• [To do] Quote the material below exactly as written, from the first line to the line that holds "make_floor()", endpoints included.

• [Data shown]

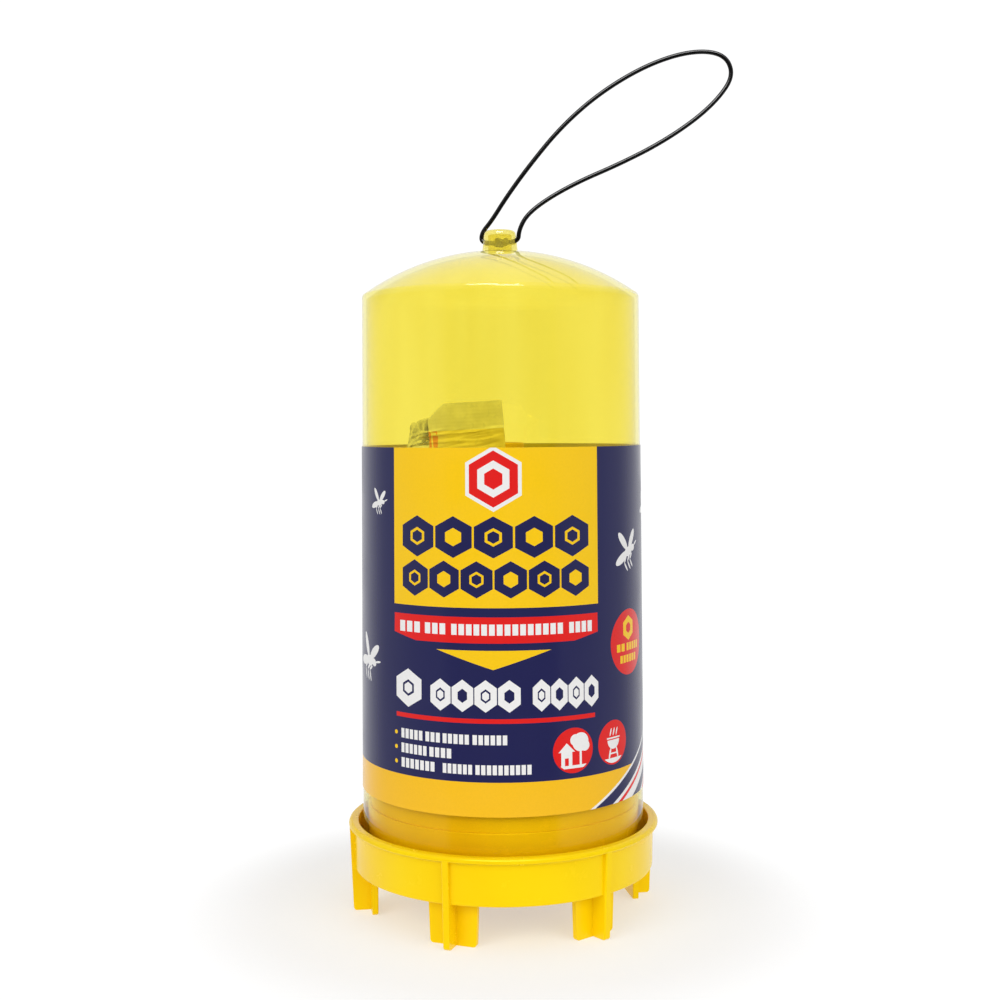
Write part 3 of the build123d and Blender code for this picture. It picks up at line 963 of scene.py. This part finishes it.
def foil_material(name, place):
    """Printed foil: bare silver at the seals, and honey cells on a warm ground between them."""
    material, graph = new_material(name)
    back = place.inverted()
    inputs = {0: graph.place(), 1: back.translation, 2: back.to_euler()}
    local = graph.add("ShaderNodeMapping", inputs, vector_type="POINT")
    across = Field(graph, graph.add("ShaderNodeSeparateXYZ", {0: local}, 1)) * 1000.0
    up = Field(graph, graph.add("ShaderNodeSeparateXYZ", {0: local}, 2)) * 1000.0
    printed = up.between(-43.0, 43.0)
    comb = {"Vector": local, "Scale": 130.0}
    cells = graph.add("ShaderNodeTexVoronoi", comb, feature="DISTANCE_TO_EDGE")
    banded = ((up < 33.0) & ((up + across * 0.6).wrapped(17.0) < 9.5)) | (across < -4.2)
    bare = (across < -7.4) & (up > 30.0)
    inked = printed & (Field(graph, cells) > 0.03) & banded & bare.outside()
    tarnish = graph.ramp(graph.noise(local, 160.0, detail=3.0), 0.35, 0.65)
    paint = graph.mix(tarnish, FOIL_DEEP, FOIL_LIGHT)
    paint = graph.mix((printed & bare.outside()).socket, paint, FOIL_GROUND)
    paint = graph.mix(inked.socket, paint, FOIL_INK)
    metal = graph.ramp(bare.socket, 0.0, 1.0, 0.05, 0.85)
    rough = graph.ramp(graph.noise(local, 500.0, detail=4.0), 0.3, 0.7, 0.26, 0.40)
    rough = graph.math("SUBTRACT", rough, (bare * 0.14).socket)
    bump = graph.bump(graph.noise(local, 700.0, detail=5.0), 0.35, 0.0001)
    inputs = {"Base Color": paint, "Metallic": metal, "Roughness": rough, "Normal": bump}
    graph.surface(graph.add("ShaderNodeBsdfPrincipled", inputs))
    return material


# ---- the scene ----
bpy.context.scene.view_settings.view_transform = "Standard"
make_camera()
make_world()
make_softbox("left_softbox", -40.0, 26.0, KEY_POWER, False)
make_softbox("right_softbox", 40.0, 26.0, KEY_POWER * FILL_SHARE, False)
make_softbox("strip_softbox", -3.0, 50.0, STRIP_POWER, True)
make_floor()

make_cord()
dress("base", yellow_plastic("base_yellow", BASE_DEEP, BASE_LIGHT, 0.24, 0.25))
dress("entry_cone", yellow_plastic("cone_yellow", CONE_DEEP, CONE_LIGHT, 0.30, 0.3))
dress("dome", clear_plastic())
make_label()
make_sachet("bait_sachet_front_pack", "bait_sachet_front", 6.5, 2.5, 3.0, FRONT_FOLDS)
make_sachet("bait_sachet_rear_pack", "bait_sachet_rear", 4.0, 4.0, 11.0, [])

• [Response to this exercise]
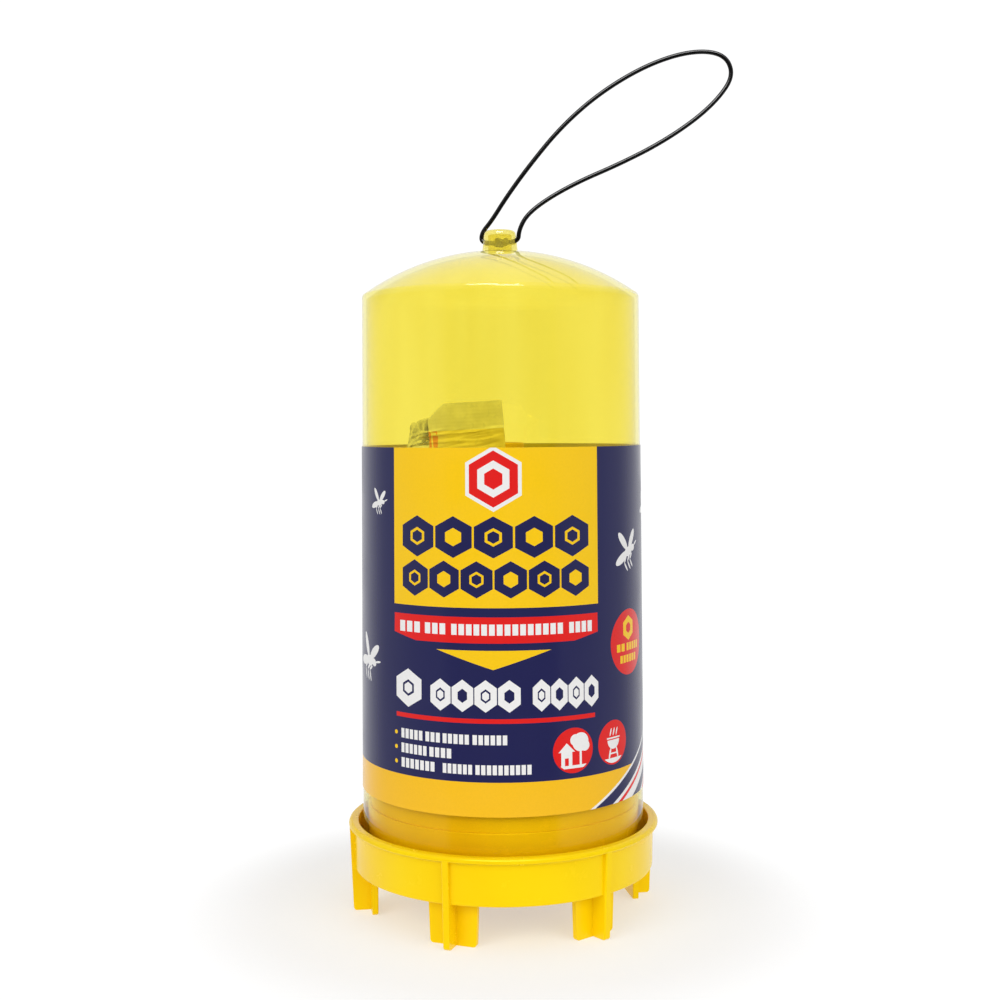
Write part 3 of the build123d and Blender code for this picture. It picks up at line 963 of scene.py. This part finishes it.
def foil_material(name, place):
    """Printed foil: bare silver at the seals, and honey cells on a warm ground between them."""
    material, graph = new_material(name)
    back = place.inverted()
    inputs = {0: graph.place(), 1: back.translation, 2: back.to_euler()}
    local = graph.add("ShaderNodeMapping", inputs, vector_type="POINT")
    across = Field(graph, graph.add("ShaderNodeSeparateXYZ", {0: local}, 1)) * 1000.0
    up = Field(graph, graph.add("ShaderNodeSeparateXYZ", {0: local}, 2)) * 1000.0
    printed = up.between(-43.0, 43.0)
    comb = {"Vector": local, "Scale": 130.0}
    cells = graph.add("ShaderNodeTexVoronoi", comb, feature="DISTANCE_TO_EDGE")
    banded = ((up < 33.0) & ((up + across * 0.6).wrapped(17.0) < 9.5)) | (across < -4.2)
    bare = (across < -7.4) & (up > 30.0)
    inked = printed & (Field(graph, cells) > 0.03) & banded & bare.outside()
    tarnish = graph.ramp(graph.noise(local, 160.0, detail=3.0), 0.35, 0.65)
    paint = graph.mix(tarnish, FOIL_DEEP, FOIL_LIGHT)
    paint = graph.mix((printed & bare.outside()).socket, paint, FOIL_GROUND)
    paint = graph.mix(inked.socket, paint, FOIL_INK)
    metal = graph.ramp(bare.socket, 0.0, 1.0, 0.05, 0.85)
    rough = graph.ramp(graph.noise(local, 500.0, detail=4.0), 0.3, 0.7, 0.26, 0.40)
    rough = graph.math("SUBTRACT", rough, (bare * 0.14).socket)
    bump = graph.bump(graph.noise(local, 700.0, detail=5.0), 0.35, 0.0001)
    inputs = {"Base Color": paint, "Metallic": metal, "Roughness": rough, "Normal": bump}
    graph.surface(graph.add("ShaderNodeBsdfPrincipled", inputs))
    return material


# ---- the scene ----
bpy.context.scene.view_settings.view_transform = "Standard"
make_camera()
make_world()
make_softbox("left_softbox", -40.0, 26.0, KEY_POWER, False)
make_softbox("right_softbox", 40.0, 26.0, KEY_POWER * FILL_SHARE, False)
make_softbox("strip_softbox", -3.0, 50.0, STRIP_POWER, True)
make_floor()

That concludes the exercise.